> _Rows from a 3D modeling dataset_
>>

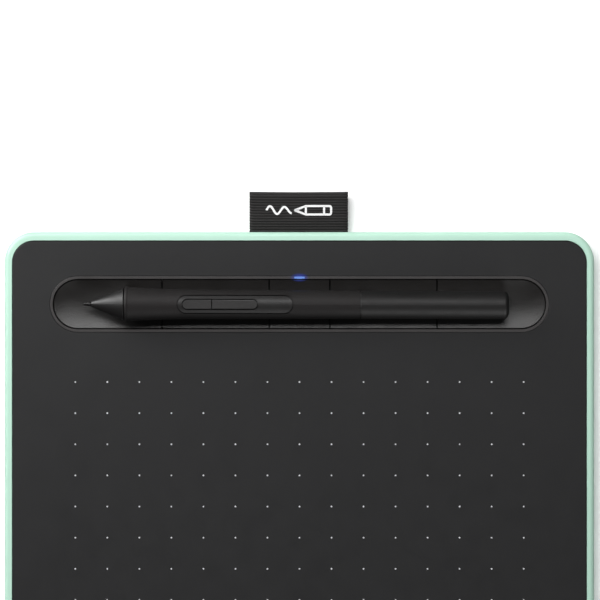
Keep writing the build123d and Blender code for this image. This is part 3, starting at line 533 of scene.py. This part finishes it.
def floor():
    """A wide pale floor, a hair under the feet."""
    data = bmesh.new()
    bmesh.ops.create_grid(data, x_segments=1, y_segments=1, size=FLOOR_HALF)
    mesh = bpy.data.meshes.new("floor")
    data.to_mesh(mesh)
    data.free()
    made = bpy.data.objects.new("floor", mesh)
    made.location.z = -FLOOR_GAP
    bpy.context.scene.collection.objects.link(made)
    pale = Finish("floor_white", (0.9, 0.9, 0.9, 1), 0.9)
    pale.shader.inputs["Emission Color"].default_value = (1, 1, 1, 1)
    pale.shader.inputs["Emission Strength"].default_value = 0.25
    mesh.materials.append(pale.material)
    made.visible_glossy = False


def softbox(name, tilt, turn, distance, size, power, seen=("diffuse", "glossy")):
    """A rectangular light aimed at the tray, tilt degrees from overhead, turned from the rear."""
    data = bpy.data.lights.new(name, "AREA")
    data.shape = "RECTANGLE"
    data.size, data.size_y = size
    data.energy = power
    light = bpy.data.objects.new(name, data)
    light.visible_diffuse = "diffuse" in seen
    light.visible_glossy = "glossy" in seen
    lean, swing = math.radians(tilt), math.radians(turn)
    direction = Vector(
        (math.sin(lean) * math.sin(swing), math.sin(lean) * math.cos(swing), math.cos(lean))
    )
    light.location = Vector((0, REAR - VIEW_IN, 0)) + direction * distance
    light.rotation_mode = "QUATERNION"
    light.rotation_quaternion = direction.to_track_quat("Z", "Y")
    bpy.context.scene.collection.objects.link(light)


floor()
softbox("key", 25.4, -20, 0.8, (0.4, 0.17), 5.8, ("diffuse",))
softbox("key_shine", 27, 0, 0.8, (0.8, 0.28), 2.35, ("glossy",))
softbox("left_fill", 62, -70, 1.0, (0.4, 0.3), 4.0, ("diffuse",))
softbox("left_card", 66, -56, 0.6, (0.4, 0.28), 4.2, ("glossy",))
softbox("front_card", 66, 158, 1.2, (0.5, 0.6), 5.0, ("glossy",))

world = bpy.data.worlds.new("studio")
world.use_nodes = True
world.node_tree.nodes["Background"].inputs["Color"].default_value = (1, 1, 1, 1)
world.node_tree.nodes["Background"].inputs["Strength"].default_value = 0.04
bpy.context.scene.world = world
bpy.context.scene.view_settings.view_transform = "Standard"
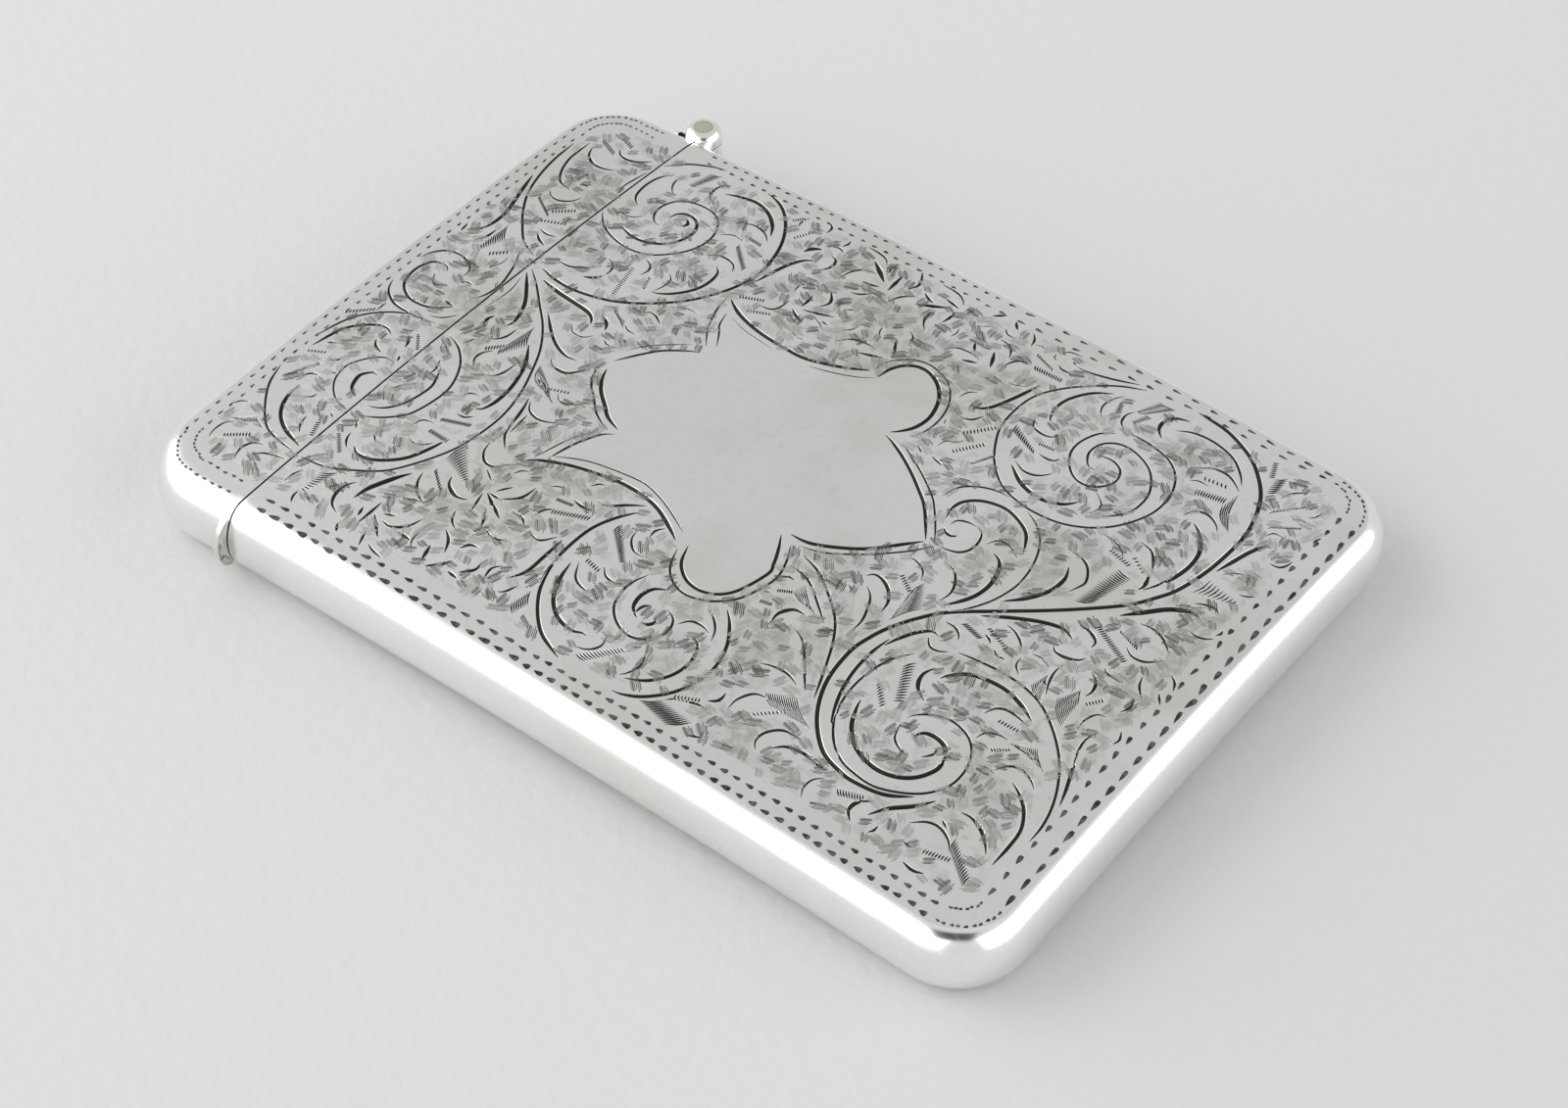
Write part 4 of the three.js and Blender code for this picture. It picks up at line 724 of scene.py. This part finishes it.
engraved_silver = silver("engraved_silver", (0.80, 0.795, 0.78, 1), (0.62, 0.61, 0.58, 1), 0.22, 0.8,
                         0.5, 2.0, (0.03, 0.028, 0.024, 1))
body_front = make_shell("body_front_silver", SEAM_X + SEAM_GAP / 2, 1, 1, all_cuts)
polished_silver = silver("polished_silver", (0.95, 0.945, 0.935, 1), (0.76, 0.74, 0.70, 1), 0.18, 0.5,
                         0.3, 1.0)
sawn_silver = silver("sawn_silver", (0.035, 0.033, 0.03, 1), (0.015, 0.014, 0.012, 1), 0.5, 1.0, 0.8)
body_front.data.materials.append(engraved_silver)
body_front.data.materials.append(polished_silver)
body_front.data.materials.append(sawn_silver)
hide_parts("body_front_shell")
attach(body_front, "body")

# ---------------------------------------------------------------------------------------------
# Lid, front shell.  The same sheet, sawn off from the body after stamping, so that its plate,
# its rolled sides and the engraving run on across the seam.
lid_front = make_shell("lid_front_silver", SEAM_X - SEAM_GAP / 2, -1, 1, all_cuts)
lid_front.data.materials.append(engraved_silver)
lid_front.data.materials.append(polished_silver)
lid_front.data.materials.append(sawn_silver)
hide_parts("lid_front_shell")
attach(lid_front, "lid")

# ---------------------------------------------------------------------------------------------
# Back shells of body and lid.  Plain polished sheet of the same stamping, hollow where the
# front is full, so that the case follows the pocket.
body_back = make_shell("body_back_silver", SEAM_X + SEAM_GAP / 2, 1, -1, [])
lid_back = make_shell("lid_back_silver", SEAM_X - SEAM_GAP / 2, -1, -1, [])
for piece, node, carrier in ((body_back, "body_back_shell", "body"), (lid_back, "lid_back_shell", "lid")):
    for finish in (polished_silver, polished_silver, sawn_silver):
        piece.data.materials.append(finish)
    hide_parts(node)
    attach(piece, carrier)

# ---------------------------------------------------------------------------------------------
# Border cuts.  Two rows of small wedge cuts struck one by one with a graver, the outer row
# where the plate rolls over into the sides and the inner row about a millimetre inside it.
# Each is made as a thin dark wedge laid a hair over the plate, not as a hollow in it.
NICK_PROUD = 0.008
NICK_FREE_OF_HINGE = (-32.2, -27.8)
CORNER_NICK_LENGTH = 0.36
CORNER_NICK_WIDTH = 0.17
NICK_ROWS = (
    # (start x, start y, end x, end y, pitch, length, width) along each straight run, the outer
    # row before the inner one
    (-28.7, -27.55, -2, -27.55, 1.4, 0.98, 0.38),
    (-2, -27.55, 35.3, -27.55, 1.18, 0.74, 0.36),
    (-28.7, -26.4, -2, -26.45, 1.4, 0.85, 0.3),
    (-2, -26.45, 35.4, -26.4, 1.18, 0.68, 0.3),
    (38.9, -23.9, 38.9, 23.7, 1.75, 1.2, 0.32),
    (37.4, -24.1, 37.4, 24.3, 1.75, 0.85, 0.3),
    (35, 27.55, 3, 27.55, 1.75, 0.8, 0.22),
    (3, 27.55, -27.5, 27.55, 1.15, 0.5, 0.2),
    (34.8, 26.9, 3, 26.2, 1.75, 0.75, 0.22),
    (3, 26.2, -27.3, 26.6, 1.15, 0.5, 0.2),
    (-32.4, 27.55, -35.2, 27.55, 0.62, 0.36, 0.16),
    (-32.6, 26.6, -35.1, 26.6, 0.62, 0.32, 0.15),
    (-38.9, 23.8, -38.9, -23.8, 1.25, 0.6, 0.15),
    (-37.95, 23.8, -37.95, -23.3, 1.25, 0.55, 0.18),
    (-35.2, -27.55, -31, -27.55, 0.9, 0.45, 0.2),
    (-35.1, -26.1, -31, -26.1, 0.9, 0.45, 0.2),
)
NICK_CORNERS = (
    # (centre x, centre y, radius, first angle, last angle, pitch) round each corner
    (35.5, -24.15, 3.4, -90, 0, 0.55), (35.6, -24.3, 1.8, -90, 0, 0.42),
    (35.3, 23.95, 3.6, 0, 90, 0.55), (35.0, 24.5, 2.4, 0, 90, 0.45),
    (-35.3, 23.95, 3.6, 90, 180, 0.5), (-35.2, 23.9, 2.7, 90, 180, 0.42),
    (-35.3, -23.95, 3.6, 180, 270, 0.5), (-35.2, -23.4, 2.7, 180, 270, 0.42),
)


def nick_places():
    """Where each border cut is struck, which way it runs, and its length and width."""
    found = []
    for x0, y0, x1, y1, pitch, long, wide in NICK_ROWS:
        count = max(2, round(math.hypot(x1 - x0, y1 - y0) / pitch))
        heading = math.atan2(y1 - y0, x1 - x0)
        for k in range(count):
            t = (k + 0.5) / count
            found.append((x0 + (x1 - x0) * t, y0 + (y1 - y0) * t, heading, long, wide))
    for cx, cy, radius, first, last, pitch in NICK_CORNERS:
        count = round(math.radians(last - first) * radius / pitch)
        for k in range(count):
            turn = math.radians(first + (last - first) * (k + 0.5) / count)
            x, y = cx + radius * math.cos(turn), cy + radius * math.sin(turn)
            found.append((x, y, turn + math.pi / 2, CORNER_NICK_LENGTH, CORNER_NICK_WIDTH))
    return found


def surface_frame(x, y, side, heading, proud):
    """A point on the plate and the turn that lays a flat thing on it, running along heading."""
    step = 0.05
    here = Vector((x, y, surface_height(x, y, side)))
    along_x = Vector((step, 0, surface_height(x + step, y, side) - here.z))
    along_y = Vector((0, step, surface_height(x, y + step, side) - here.z))
    up = along_x.cross(along_y).normalized() * side
    run = Vector((math.cos(heading), math.sin(heading), 0))
    run = (run - up * run.dot(up)).normalized()
    turn = Matrix((run, up.cross(run), up)).transposed()
    return placed(*(here + up * proud)), turn.to_euler()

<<

> _WHAT IS ASKED_
Search the records for the word "This", then list every line that has it.

> _TASK RESPONSE_
Keep writing the build123d and Blender code for this image. This is part 3, starting at line 533 of scene.py. This part finishes it.
Write part 4 of the three.js and Blender code for this picture. It picks up at line 724 of scene.py. This part finishes it.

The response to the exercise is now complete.